I use Safari as my main web browser on my Mac. I know, that makes me an outlier. Why would I use such an “objectively worse” browser when Chrome is sitting right there in my Applications folder, just asking me, begging me to use it?
Well, I like Chrome for a lot of things, it really is emblematic for everything you would want in a web browser, both as a user and as a developer. But here’s the thing, Chrome has a fatal flaw that I just can’t get over. Chrome uses a hell of a lot of CPU!
I noticed this particularly when watching videos on YouTube. See, Google is presently holding back 4k playback from Safari because it does not support the VP9 video codec, which to Google’s credit is indeed a better video codec. Surely that means video will play better in Chrome, right?
To test this somewhat scientifically, I played this 3:33 video in Safari, Chrome, and Firefox with no other apps running (save for a few menubar apps) and tracked CPU usage with iStat for iOS. I played it at 1440p resolution twice, once at normal size, and once in full screen. Here’s what I found:
Safari at normal size
Safari at full screen
As you can see, 1440p video, even with the less efficient H.264 codec does basically nothing for my computer’s CPU. There are a couple spikes on the first graph, but looking at the stats, those were actually my calendar and photos services doing a quick sync in the middle of the video.
Chrome at normal size
Chrome at full screen
Now that is quite a difference! Chrome was consistently using 80-100% of my CPU (dual core setup, which is why it’s only half up the charts). I also noticed the video was a little choppy for moments here and there.

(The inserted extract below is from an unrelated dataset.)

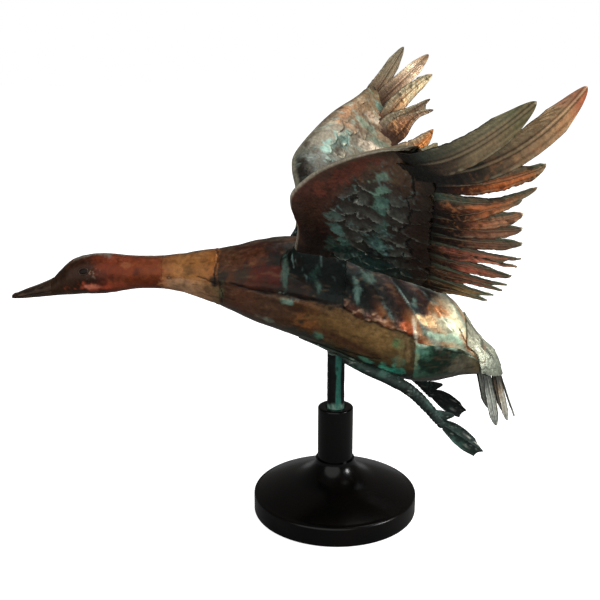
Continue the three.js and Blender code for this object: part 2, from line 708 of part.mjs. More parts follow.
// Half the gap from the middle surface to a skin's outer face: a round nose, fading to a thin rear edge
function skinRise(s, t, tailing) {
  const bulge = mix(rollRoot, rollHand, ease(s));
  const nose = Math.sqrt(t) * (1 - t) ** tailing;
  const peak = 0.5 / (tailing + 0.5);
  const full = Math.sqrt(peak) * (1 - peak) ** tailing;
  const rear = bladeThick / 2 + seam + wingSheet;
  return seam / 2 + (rear - seam / 2) * (1 - (1 - t) ** 3) + (bulge * nose) / full;
}
function wingFace(s, t, side) {
  const tailing = side > 0 ? 1.6 : 3.5; // the roll fades sooner on the hollow underside
  return wingMiddle(s, t).addScaledVector(wingUp(s), side * skinRise(s, t, tailing));
}
function wingSkin(side, growth = 0) {
  const rows = 9;
  const cols = 7;
  const face = [];
  const back = [];
  for (let i = 0; i <= rows; i += 1) {
    const s = i / rows;
    const chord = rearAt(s).sub(leadAt(s)).normalize();
    const outer = [];
    const inner = [];
    for (let j = 0; j <= cols; j += 1) {
      const t = (j / cols) ** 1.7;
      const step = 1e-3;
      const point = wingFace(s, t, side);
      const along = wingFace(s, Math.min(t + step, 1), side).sub(wingFace(s, Math.max(t - step, 0), side));
      const across = wingFace(Math.min(s + step, 1), t, side).sub(wingFace(Math.max(s - step, 0), t, side));
      const out = along.cross(across).normalize().multiplyScalar(side);
      if (j === 0) out.copy(chord).negate();
      if (j === cols) out.copy(wingUp(s)).multiplyScalar(side);
      if (j === cols) point.addScaledVector(chord, growth);
      outer.push(point.clone().addScaledVector(out, growth));
      inner.push(point.clone().addScaledVector(out, -wingSheet - growth));
    }
    face.push(outer);
    back.push(inner);
  }
  return plate(face, back);
}

function feather({ from, bend, tips, half }, growth) {
  const [s, t] = from;
  const start = wingMiddle(s, t);
  const ends = tips.map(placed);
  const aim = ends[0].clone().add(ends[ends.length - 1]).multiplyScalar(0.5).sub(start);
  const length = aim.length();
  const chord = rearAt(s).sub(leadAt(s));
  const held = (chord.length() * (1 - t)) / length;
  const up = wingUp(s);
  const out = chord.normalize().lerp(aim.normalize(), bladeAim);
  out.addScaledVector(up, -out.dot(up)).normalize();
  const knee = bend ? placed(bend) : start.clone().addScaledVector(out, length / 2);
  return blade({ start, knee, up, tips: ends, half, held, tilt: bladeTilt, taper: bladeTaper }, growth);
}

// The shoulder: rings from the wing's root section to an oval foot inside the body

function shoulder() {
  const half = 7;
  const rootRing = [];
  const footRing = [];
  for (let i = 0; i < 2 * half; i += 1) {
    const over = i < half;
    const k = over ? i / (half - 1) : (2 * half - 1 - i) / (half - 1);
    rootRing.push(wingFace(0, shoulderChord * k ** 1.6, over ? 1 : -1));
    const round = Math.PI * mix(0.97, 0.16, k) * (over ? 1 : -1);
    const t = alongBody(shoulderX + shoulderLong * Math.cos(round));
    footRing.push(offSkin(t, shoulderAngle - shoulderTurn * Math.sin(round), -shoulderSink));
  }
  const foot = offSkin(alongBody(shoulderX), shoulderAngle, -shoulderSink);
  const inward = foot.sub(wingMiddle(0, shoulderChord / 2)).normalize();
  const ringAt = (k) => rootRing.map((p, i) => {
    const from = p.clone().addScaledVector(inward, seam);
    return from.lerp(footRing[i], mix(k, k * k, 0.5));
  });
  // The wall's inner side: each point moves in its ring's plane, square to the wall, but towards the
  // middle at the ring's two ends
  const shrunk = (ring) => {
    const middle = ring.reduce((sum, p) => sum.add(p), V(0, 0, 0)).divideScalar(ring.length);
    const next = (i) => ring[(i + 1) % ring.length].clone();
    const facing = ring.reduce((sum, p, i) => {
      return sum.add(p.clone().sub(middle).cross(next(i).sub(middle)));
    }, V(0, 0, 0));
    return ring.map((p, i) => {
      const k = i < half ? i / (half - 1) : (2 * half - 1 - i) / (half - 1);
      const run = next(i).sub(ring[(i + ring.length - 1) % ring.length]);
      const square = clamp01(4 * k * (1 - k));
      const way = middle.clone().sub(p).normalize().lerp(facing.clone().cross(run).normalize(), square);
      return p.clone().addScaledVector(way.normalize(), sheet);
    });
  };
  const outer = [0, 0.35, 0.7, 1].map(ringAt);
  const inner = [...outer].reverse().map(shrunk);
  return loft([...outer, ...inner], true);
}

// Tail: the coverts' surface, row by row, w from -1 to 1 across

function covertPoint(row, w) {
  if (row < covertOnBody.length) {
    return offSkin(alongBody(covertOnBody[row]), w * covertSpread, seam + sheet);
  }
  const [midX, midZ, edgeX, half, edgeZ] = covertFalls[row - covertOnBody.length];
  return placed([mix(midX, edgeX, w * w), half * w, mix(midZ, edgeZ, w * w)]);
}
const covertLast = covertOnBody.length + covertFalls.length - 1;
function coverts(growth = 0) {
  const rows = covertLast + 1;
  const cols = 10;
  const face = [];
  const back = [];
  for (let i = 0; i < rows; i += 1) {
    const outer = [];
    const inner = [];
    for (let j = 0; j <= cols; j += 1) {
      const w = mix(-1, 1, j / cols);
      const down = covertPoint(Math.min(i + 1, covertLast), w).sub(covertPoint(Math.max(i - 1, 0), w));
      const across = covertPoint(i, w + 0.05).sub(covertPoint(i, w - 0.05));
      const inward = across.cross(down).normalize();
      const point = covertPoint(i, w);
      outer.push(point.clone().addScaledVector(inward, -growth));
      inner.push(point.clone().addScaledVector(inward, sheet + growth));
    }
    face.push(outer);
    back.push(inner);
  }
  return plate(face, back);
}
function tail() {
  add('tail_coverts', cut(coverts(), bodyTool(seam)), copper.tail);
  const around = coverts(seam);
  for (const side of [-1, 1]) {
    tailPlaces.forEach((place, i) => {
      if (place === 0 && side < 0) return;
      const w = side * place;
      const edge = covertPoint(covertLast, w);
      const fall = edge.clone().sub(covertPoint(covertLast - 1, w)).normalize();
      const across = covertPoint(covertLast, w + 0.05).sub(covertPoint(covertLast, w - 0.05)).normalize();
      const up = fall.clone().cross(across).normalize();
      const start = edge.clone().addScaledVector(fall, -tailGrip);
      start.addScaledVector(up, -(sheet + 2 * seam + bladeThick / 2));
      const tip = placed([tailTips[i][0], side * tailTips[i][1], tailTips[i][2]]);
      const held = tailGrip / start.distanceTo(tip);
      const out = fall.lerp(tip.clone().sub(start).normalize(), bladeAim).normalize();
      const knee = start.clone().addScaledVector(out, start.distanceTo(tip) / 2);
      const number = side < 0 ? tailPlaces.length - i : tailPlaces.length + i;
      const shape = { start, knee, up, tips: [tip], half: tailHalf, held, tilt: 0, taper: tailTaper };
      const geometry = blade(shape);
      add(`tail_feather_${number}`, cut(geometry, around), copper.tail);
    });
  }
}

// Legs and webbed feet

// A ring of points round a place, square to the direction `run`
function ovalRing(place, run, breadth, height, sides) {
  const side = run.clone().cross(V(0, 0, 1)).normalize();
  const lift = side.clone().cross(run);
  return Array.from({ length: sides }, (_, j) => {
    const a = (j / sides) * Math.PI * 2;
    const point = place.clone().addScaledVector(side, breadth * Math.cos(a));
    return point.addScaledVector(lift, height * Math.sin(a));
  });
}
function leg() {
  const places = legRows.map(placed);
  const rings = legRows.map(([, , , breadth, height], i) => {
    const before = places[Math.max(i - 1, 0)];
    const after = places[Math.min(i + 1, places.length - 1)];
    return ovalRing(places[i], after.clone().sub(before).normalize(), breadth, height, 10);
  });
  return cut(join(loft(rings), hindToe()), bodyTool(3 * seam + bellyThick), foot(seam));
}
function hindToe() {
  const from = placed(hindRoot);
  const to = placed(hindTip);
  const run = to.clone().sub(from).normalize();
  const shares = [[0, 1], [0.5, 0.75], [0.85, 0.4], [1, 0.15]]; // how far along, and the radius there
  return loft(shares.map(([k, share]) => {
    const height = hindRadius * share;
    return ovalRing(from.clone().lerp(to, k), run, height * hindFlat, height, 8);
  }));
}
function foot(growth = 0) {
  const heel = placed(ankle);
  const tips = toeTips.map(placed);
  const plane = tips[0].clone().sub(heel).cross(tips[2].clone().sub(heel)).normalize();
  const spread = tips[2].clone().sub(tips[0]).normalize();
  const face = [];
  const back = [];
  const rows = 6;
  for (let i = 0; i <= rows; i += 1) {
    const k = i / rows;
    const outer = [];
    const inner = [];
    for (let j = 0; j < 2 * tips.length - 1; j += 1) {
      const onToe = j % 2 === 0;
      const tip = onToe ? tips[j / 2] : tips[(j - 1) / 2].clone().lerp(tips[(j + 1) / 2], 0.5);
      const reach = onToe ? k : k * webReach;
      const aside = ((j + 1 - tips.length) / 2) * (toeRoots * (1 - k) + toeBow * Math.sin(Math.PI * k));
      const place = heel.clone().lerp(tip, mix(toeStart, 1, reach)).addScaledVector(spread, aside);
      const ridge = onToe ? toeRidge * (1 - toeFade * k) : 0;
      outer.push(place.clone().addScaledVector(plane, footThick / 2 + ridge + growth));
      inner.push(place.clone().addScaledVector(plane, -footThick / 2 - ridge / 2 - growth));
    }
    face.push(outer);
    back.push(inner);
  }
  const knuckle = new THREE.IcosahedronGeometry(ankleRadius + growth, 1).translate(...heel.toArray());
  return join(plate(face, back), knuckle);
}
function legs() {
  addPair('foot', foot(), copper.leg);
  addPair('leg', leg(), copper.leg);
}

function mirror(geometry) {
  const copy = geometry.clone().scale(1, -1, 1);
  copy.setIndex([...copy.index.array].reverse());
  return copy;
}
function addPair(name, geometry, material) {
  add(`${name}_right`, geometry, material);
  add(`${name}_left`, mirror(geometry), material);
}

function wings() {
  const body = bodyTool(seam);
  addPair('shoulder', cut(shoulder(), body), copper.wing);
  addPair('wing_upper_skin', cut(wingSkin(1), body), copper.wing);
  addPair('wing_lower_skin', cut(wingSkin(-1), body), copper.wing);

  const skins = [wingSkin(1, seam), wingSkin(-1, seam)];
  for (const side of ['right', 'left']) {
    const before = [];
    blades.forEach((row, i) => {
      const number = i + 1;
      const own = side === 'right' ? { ...row, ...rightBlades[number] } : row;
      const geometry = cut(feather(own), ...skins, ...before.slice(-2));
      add(`wing_feather_${number}_${side}`, side === 'left' ? mirror(geometry) : geometry, copper.feather);
      before.push(feather(own, seam));
    });
  }
}

stand();
spindle();
post();
saddle();
head();
neckAndBody();
wings();
tail();
legs();

export default duck;
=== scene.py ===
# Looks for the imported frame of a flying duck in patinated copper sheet, which turns on a black iron stand.
# Shapes are worked out in millimetres on grids of points, and turned to metres when a mesh is made.
import math
from itertools import product

import bpy
import numpy as np
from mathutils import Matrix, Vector


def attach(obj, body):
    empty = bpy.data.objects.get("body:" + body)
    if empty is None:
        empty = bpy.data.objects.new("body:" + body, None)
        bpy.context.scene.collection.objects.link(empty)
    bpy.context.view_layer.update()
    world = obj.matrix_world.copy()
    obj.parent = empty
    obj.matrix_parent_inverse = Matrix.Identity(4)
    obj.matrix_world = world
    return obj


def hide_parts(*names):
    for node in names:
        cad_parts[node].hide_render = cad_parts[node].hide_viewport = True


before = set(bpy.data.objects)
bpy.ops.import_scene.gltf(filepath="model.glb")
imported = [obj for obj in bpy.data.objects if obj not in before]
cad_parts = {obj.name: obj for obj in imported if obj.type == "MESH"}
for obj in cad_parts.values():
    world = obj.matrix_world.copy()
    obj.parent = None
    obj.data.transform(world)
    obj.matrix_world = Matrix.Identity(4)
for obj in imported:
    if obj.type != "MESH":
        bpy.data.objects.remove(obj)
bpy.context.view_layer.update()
scene = bpy.context.scene
mm = 0.001
seam = 0.3  # the gap between pieces that touch, in mm
stand, figure = "stand", "figure"


# Numbers and points

def vec(*parts):
    return np.stack(np.broadcast_arrays(*parts), axis=-1).astype(float)


def unit(v):
    return v / np.maximum(np.linalg.norm(v, axis=-1, keepdims=True), 1e-12)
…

Of note, when I turned the video to full 4k after this test, my computer buckled under the pressure and couldn’t maintain a consistent frame rate.
Firefox at normal size
Firefox at full screen
Firefox does significantly better than Chrome, but still uses a little more CPU than Safari. It’s still not much, and I should note that Firefox is also relegated to using the H.264 codec, not the new VP9 hotness.

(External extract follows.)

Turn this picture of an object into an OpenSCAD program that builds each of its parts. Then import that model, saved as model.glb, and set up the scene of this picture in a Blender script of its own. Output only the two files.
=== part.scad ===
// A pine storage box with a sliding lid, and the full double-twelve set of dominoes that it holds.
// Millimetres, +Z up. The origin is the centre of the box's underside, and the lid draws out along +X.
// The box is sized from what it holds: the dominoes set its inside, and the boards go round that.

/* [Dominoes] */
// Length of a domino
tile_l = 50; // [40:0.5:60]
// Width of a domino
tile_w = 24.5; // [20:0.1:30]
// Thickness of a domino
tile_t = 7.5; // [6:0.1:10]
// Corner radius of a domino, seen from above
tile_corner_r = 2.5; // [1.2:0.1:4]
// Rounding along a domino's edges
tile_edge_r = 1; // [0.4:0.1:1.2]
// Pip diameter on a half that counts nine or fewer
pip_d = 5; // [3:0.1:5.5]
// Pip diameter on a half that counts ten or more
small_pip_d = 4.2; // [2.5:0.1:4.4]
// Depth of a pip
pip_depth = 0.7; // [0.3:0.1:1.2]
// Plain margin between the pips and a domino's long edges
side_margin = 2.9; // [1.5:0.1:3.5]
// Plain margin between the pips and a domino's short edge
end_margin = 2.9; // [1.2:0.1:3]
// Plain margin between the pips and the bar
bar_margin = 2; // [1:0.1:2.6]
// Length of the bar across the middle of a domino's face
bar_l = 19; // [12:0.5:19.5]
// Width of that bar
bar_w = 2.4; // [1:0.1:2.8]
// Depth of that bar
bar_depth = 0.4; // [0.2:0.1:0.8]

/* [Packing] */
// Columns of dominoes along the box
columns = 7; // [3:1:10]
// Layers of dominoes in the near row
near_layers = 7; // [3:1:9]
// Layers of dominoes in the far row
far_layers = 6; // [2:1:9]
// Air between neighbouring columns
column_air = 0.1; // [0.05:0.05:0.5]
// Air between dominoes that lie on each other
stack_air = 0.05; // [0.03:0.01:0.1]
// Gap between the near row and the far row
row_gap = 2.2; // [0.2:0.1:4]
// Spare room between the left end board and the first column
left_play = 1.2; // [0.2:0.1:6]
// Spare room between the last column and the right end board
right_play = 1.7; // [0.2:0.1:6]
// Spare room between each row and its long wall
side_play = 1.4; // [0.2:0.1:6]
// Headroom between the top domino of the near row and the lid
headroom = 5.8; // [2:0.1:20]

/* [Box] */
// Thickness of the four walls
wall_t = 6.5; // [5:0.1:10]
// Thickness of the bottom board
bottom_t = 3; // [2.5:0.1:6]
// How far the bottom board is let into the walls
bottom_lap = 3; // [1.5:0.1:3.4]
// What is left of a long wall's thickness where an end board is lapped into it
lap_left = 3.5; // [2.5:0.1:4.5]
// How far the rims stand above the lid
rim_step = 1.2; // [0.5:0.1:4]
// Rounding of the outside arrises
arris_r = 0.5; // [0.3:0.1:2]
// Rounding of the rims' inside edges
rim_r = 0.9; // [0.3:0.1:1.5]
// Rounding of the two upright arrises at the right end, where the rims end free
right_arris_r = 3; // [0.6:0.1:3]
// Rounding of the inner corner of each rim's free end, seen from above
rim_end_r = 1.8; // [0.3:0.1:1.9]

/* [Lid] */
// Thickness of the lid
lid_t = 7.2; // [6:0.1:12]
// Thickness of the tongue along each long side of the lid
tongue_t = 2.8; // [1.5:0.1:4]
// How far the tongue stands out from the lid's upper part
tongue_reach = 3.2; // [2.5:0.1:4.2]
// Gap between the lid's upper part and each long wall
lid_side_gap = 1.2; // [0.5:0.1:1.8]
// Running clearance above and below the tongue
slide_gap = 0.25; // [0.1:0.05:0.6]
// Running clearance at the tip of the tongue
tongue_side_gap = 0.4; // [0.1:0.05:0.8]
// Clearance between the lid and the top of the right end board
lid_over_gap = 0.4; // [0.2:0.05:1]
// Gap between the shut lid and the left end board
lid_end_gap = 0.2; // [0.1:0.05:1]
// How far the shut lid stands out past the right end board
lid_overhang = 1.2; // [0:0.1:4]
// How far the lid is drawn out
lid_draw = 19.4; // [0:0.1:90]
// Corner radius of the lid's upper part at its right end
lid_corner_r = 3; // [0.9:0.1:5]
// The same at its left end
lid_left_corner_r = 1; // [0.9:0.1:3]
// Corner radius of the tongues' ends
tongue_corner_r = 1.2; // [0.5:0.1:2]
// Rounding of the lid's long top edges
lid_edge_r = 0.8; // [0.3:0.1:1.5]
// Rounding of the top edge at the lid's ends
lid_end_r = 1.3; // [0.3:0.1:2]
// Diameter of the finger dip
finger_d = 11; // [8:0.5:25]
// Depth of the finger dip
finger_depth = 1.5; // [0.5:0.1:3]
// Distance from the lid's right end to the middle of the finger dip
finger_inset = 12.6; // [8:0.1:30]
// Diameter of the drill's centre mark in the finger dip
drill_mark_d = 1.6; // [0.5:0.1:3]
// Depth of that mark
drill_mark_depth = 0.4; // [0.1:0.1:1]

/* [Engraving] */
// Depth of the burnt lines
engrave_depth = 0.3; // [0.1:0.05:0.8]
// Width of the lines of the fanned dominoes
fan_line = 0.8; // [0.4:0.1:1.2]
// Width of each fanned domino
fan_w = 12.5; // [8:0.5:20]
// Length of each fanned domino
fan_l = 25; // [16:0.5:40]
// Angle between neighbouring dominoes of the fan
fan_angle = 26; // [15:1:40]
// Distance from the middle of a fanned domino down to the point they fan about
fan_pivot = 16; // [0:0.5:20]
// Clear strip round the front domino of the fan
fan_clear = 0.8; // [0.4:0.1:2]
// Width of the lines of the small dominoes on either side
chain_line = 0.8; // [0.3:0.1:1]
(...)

Built in apps often have special abilities to use a bit fewer resources than third party ones, but Firefox’s performance makes it seem like it’s not the browser itself, but the video decoder. To prove this hypothesis, I decided to play the video one more time (I know it quite well at this point) in Opera.
Opera at full screen
Opera stopped using their own rendering engine recently, and have started using Google’s Chromium instead. This means that YouTube is more than happy to play the fancy new VP9 version of the video at 1440p, and lo and behold the results are very similar to Chrome’s.

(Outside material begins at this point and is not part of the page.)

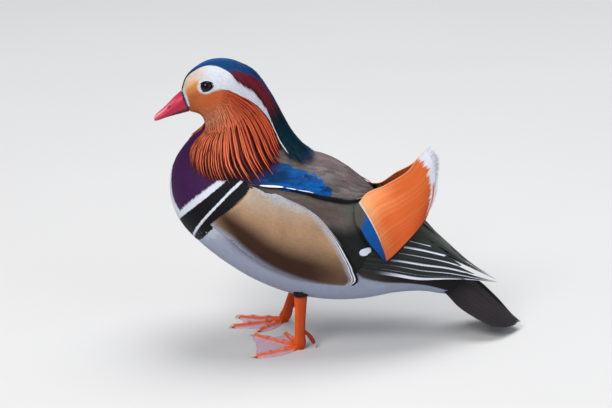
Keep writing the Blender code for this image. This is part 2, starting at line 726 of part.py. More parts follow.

I tried it again in Vivaldi, which also uses Chromium, and the results were the same.
So what’s going on here?
The problem for Chrome is that H.264 is an industry standard and has been for years, which means hardware acceleration for this video is built into basically any platform you’re using. My Mac’s GPU does basically all of the heavy lifting when I play back an H.264 video, and my CPU can chill out for a while, and stay nice and cool. The Intel CPU/GPU in my machine was built with H.264 video in mind, and plays very nicely with it.
Meanwhile, VP9 is not a standard, and is mostly something Google is pushing on the rest of the world. Is it good? Yes, but it’s not something that is everywhere yet, and few places outside of YouTube use it at all (especially true among websites most people visit regularly). Therefore, my GPU can not play along with this, and it’s all on the CPU to decode and render that video on my screen.
In the end we have VP9, which is a file format that allows for reduced file sizes (a pretty big concern for the biggest video website on the internet) and more efficient performance if you can find hardware that supports it. Meanwhile, H.264 creates larger files, but much better rendering performance across almost all existing devices in 2017.
The good news is that Intel’s new Kaby Lake processor family finally has VP9 decoding “built in” and surely will tear through these videos much more efficiently. So when you see charts out there showing how little raw power Kaby Lake processors have over Skylake, remember that it’s not only extra cycles you’re buying in those new chips, but extra smarts like this. Now if only Apple would update their Mac lines to Kaby Lake…
In researching this article, I came across the h264ify extension for Chrome that makes YouTube flip over the H.264 version in Chrome as well. It does the job and sure enough drops CPU usage considerably on YouTube. CPU usage is still a couple times higher than Safari, but Chrome has other CPU-intensive tasks that have nothing to do with video decoding so that’s to be expected. This has helped make Chrome a little more usable for me, but it bugs me that my Mac can easily play an H.264 4k video, but YouTube is holding them back from Safari. Maybe they’re just trying to shove manufacturers to support VP9. YouTube is one hell of a stick to be able to use to make this happen.